The Management Board and the Supervisory Board of Immofinanz have decided to launch a voluntary public takeover offer to acquire a controlling interest pursuant to Section 25a of the Austrian Takeover Act for all outstanding no-par value bearer shares of S Immo not owned by the bidder.
The price of €18.04 corresponds to the closing price of the S Immo share in the Official Market of the Vienna Stock Exchange on Friday, 12 March 2021. In relation to the volume-weighted average share price of S Immo of the last six months of €15.86 per share, the premium amounts to approximately 13.75%.
Immofinanz currently holds 19,499,437 shares, corresponding to approximately 26.49% of the outstanding share capital of S Immo.
Based on the current number of treasury shares, an offer therefore comprises the acquisition of up to 51,476,105 no-par value shares, corresponding to approximately 69.93% of the share capital of S Immo.
For a voluntary takeover offer to acquire a controlling interest (Section 25a Austria Takeover Act), the statutory minimum acceptance threshold of 50% plus 1 share of all S Immo shares that are the subject of the offer is applicable. This condition does not apply in the case of conversion into a mandatory takeover offer.

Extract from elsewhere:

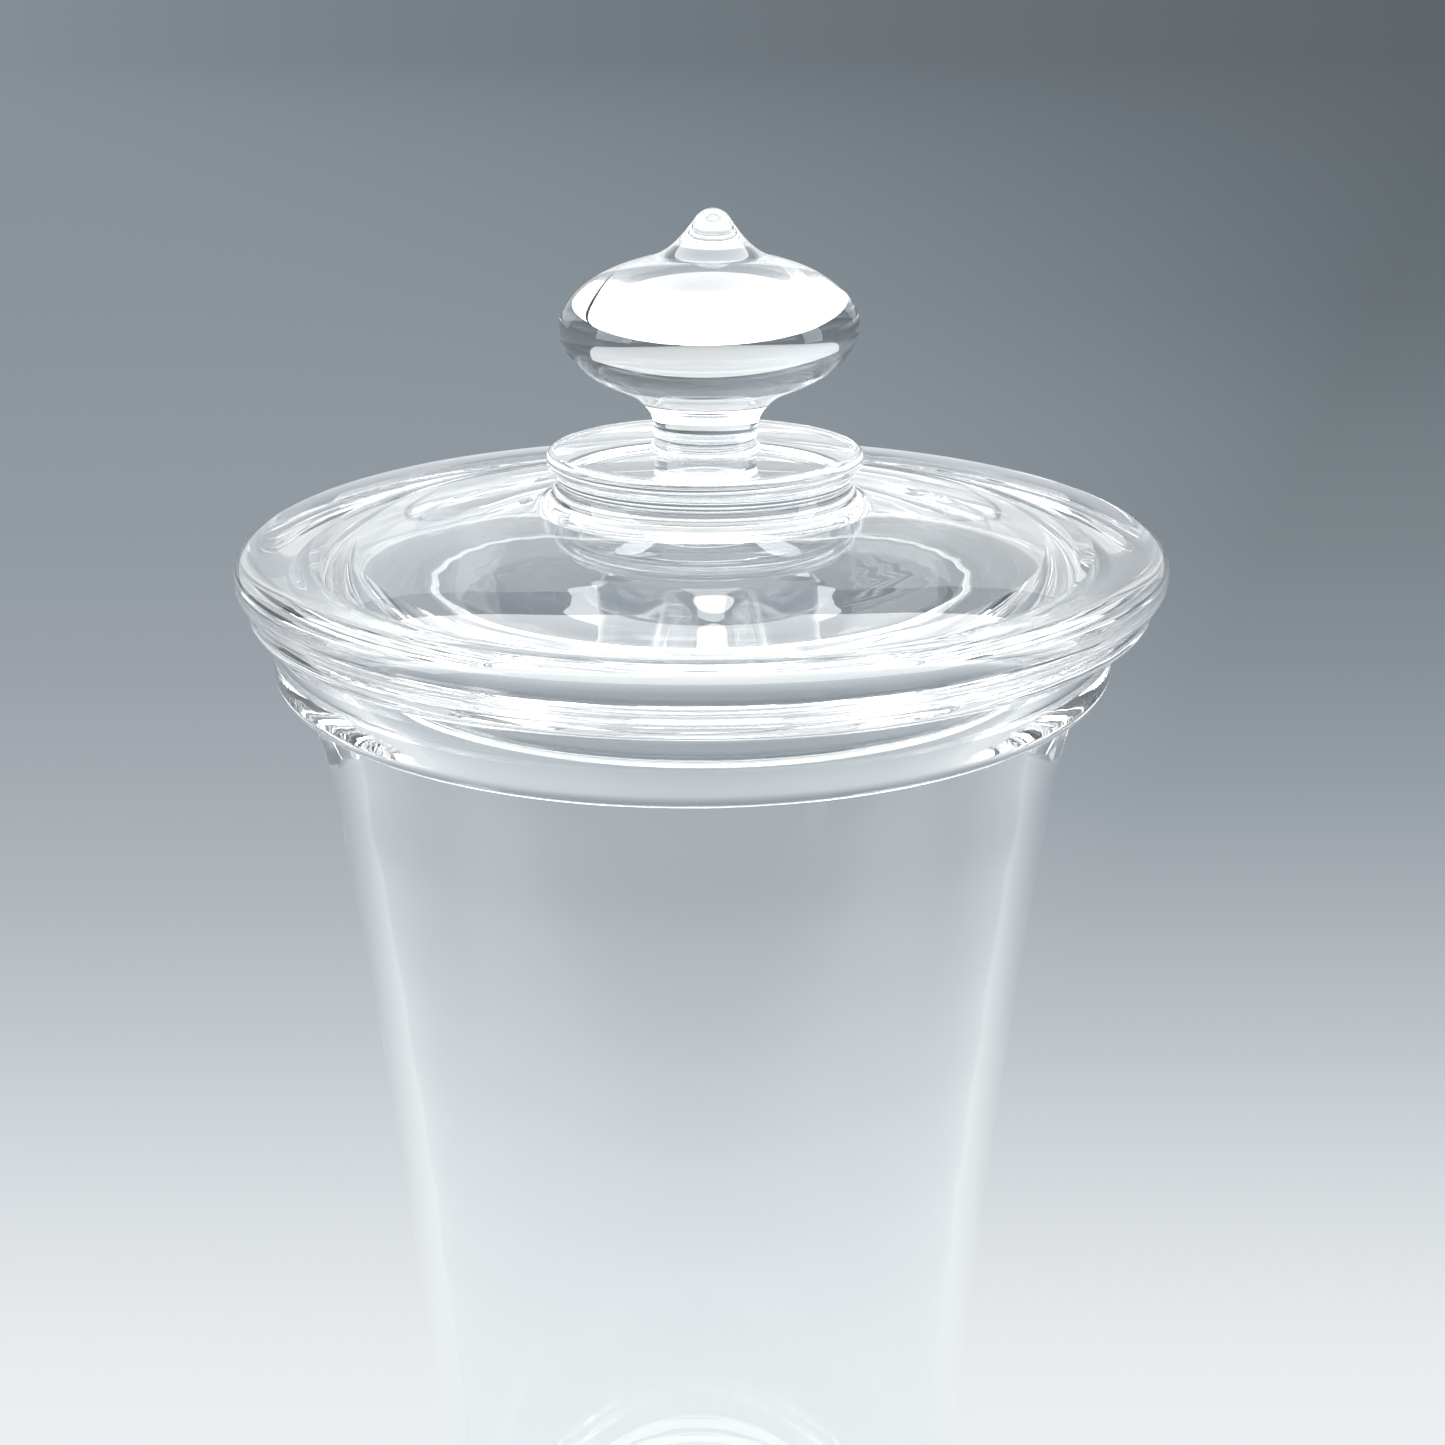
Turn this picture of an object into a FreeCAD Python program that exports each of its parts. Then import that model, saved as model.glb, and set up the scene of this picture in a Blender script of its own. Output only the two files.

Immofinanz reserves the right to undertake parallel transactions to obtain a controlling interest in S Immo (conversion into a mandatory offer bid). In this case, the voluntary public takeover offer to acquire a controlling interest will be converted ex lege into a mandatory takeover offer, whereby in particular the statutory minimum acceptance threshold for the offer will no longer apply.